Among other things -- high drama, low journalism -- Conrad Black's fraud trial in Chicago has provided a rare inside glimpse into the divvying up of much of this country's news media seven years ago.

Thanks to the openness of the U.S. justice system, much of Black's back room dealings with the late Izzy Asper have been uploaded for all to see. In contrast to the Canadian courts, where getting a look at an exhibit at trial usually requires retaining a lawyer to argue for its release, the U.S. Department of Justice has posted on its website documents entered into evidence in the case of U.S. v.
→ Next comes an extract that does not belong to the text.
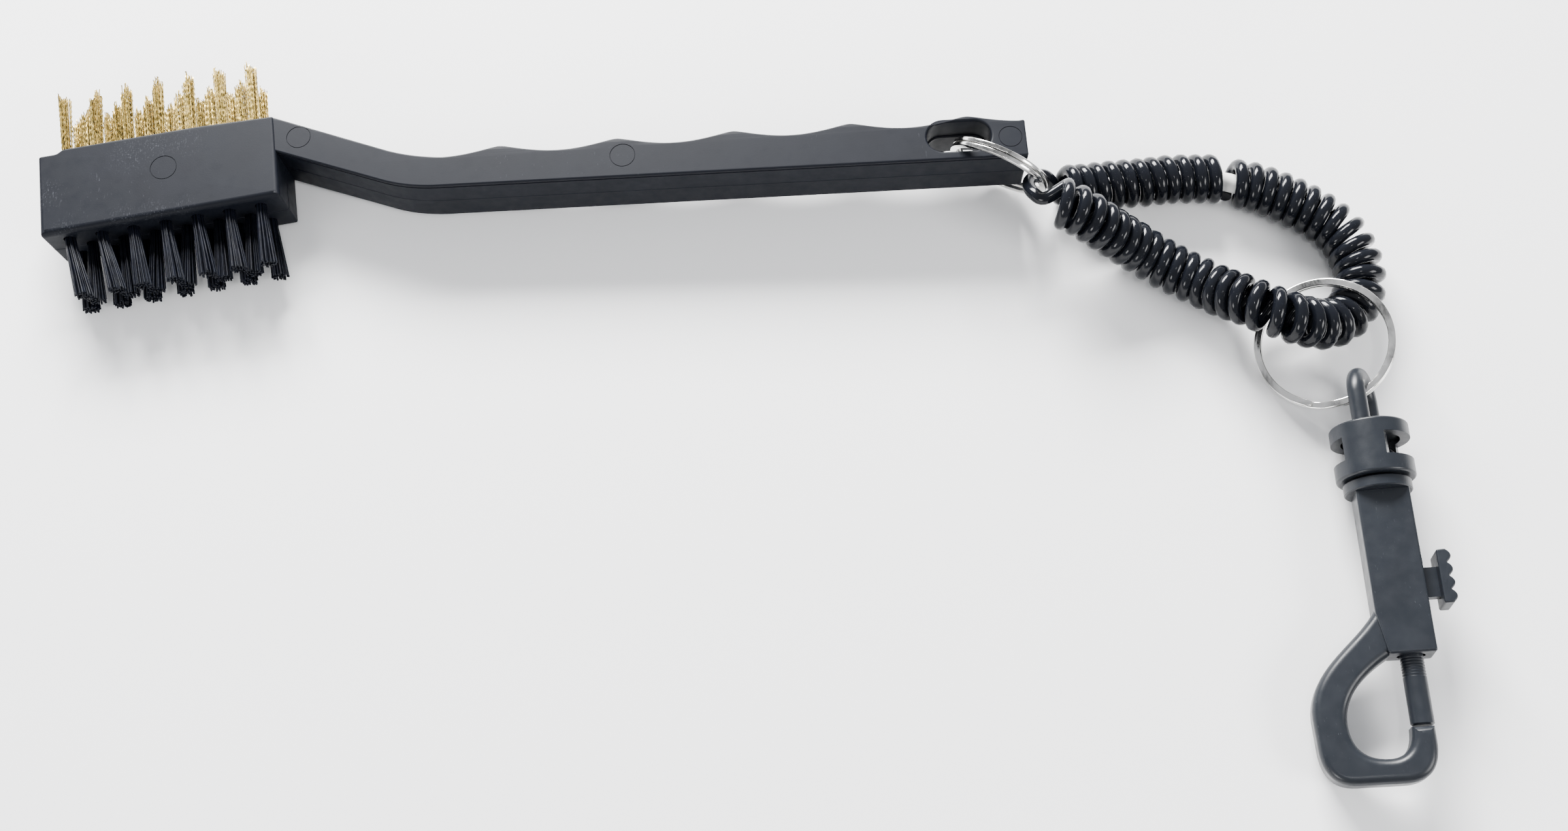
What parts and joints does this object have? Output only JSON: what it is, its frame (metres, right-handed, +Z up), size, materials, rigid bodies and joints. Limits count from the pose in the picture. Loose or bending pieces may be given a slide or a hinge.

Black, et al.

Thus we can read how, after doing their $3.2 billion deal in July 2000 for Southam Newspapers, Canada's oldest and largest chain of dailies, Black and Asper set their sights on the next largest, Thomson Newspapers.

Thomson had already declared its intention to get out of traditional print-on-paper in favour of online information. Under plans outlined by Asper, consolidation of Canada's media would have grown even tighter than it did in 2000.

"This isn't the end of a deal, it is only the beginning of the real deal," Asper enthused in a fax to Black days after his CanWest Global Communications bought Southam. "The possibilities are truly awesome and infinite."

'Bulletproof media position'

Asper told Black he was discussing a "strategic alliance" with the Rogers and Shaw broadcasting empires. "Ted [Rogers] has offered us a proposal which would give us a meaningful position in Sportsnet if we would join him in a joint venture on certain sports franchises." Asper wrote. "You can appreciate that a strategic relationship between CanWest and Rogers, and possibly Shaw, would give us the most bulletproof media position in Canada -- radio, cable, television, print, magazines, Internet, direct-to-home satellite, multilingual broadcasting."

Asper said he hoped to start with "joined sales forces, limitless cross promote," and sports media synergies in Toronto and Montreal. "And the beauty of all this is that it could be done without any approvals being necessary from the Competition [Bureau] or CRTC, or government."

Asper and Black plotted a co-ordinated assault on Thomson. Despite CanWest being deep in debt as a result of swallowing Southam, Asper coveted the Winnipeg Free Press in his hometown and had been talking to Thomson about buying it. "I believe we are the only game in town with Thomson on the Free Press, but, of course, one never knows," Asper wrote to Black.

Instead, Thomson sold the Free Press and the Brandon Sun to Vancouver lawyer Ron Stern and Winnipeg businessman Bob Silver in late 2001 for $150 million.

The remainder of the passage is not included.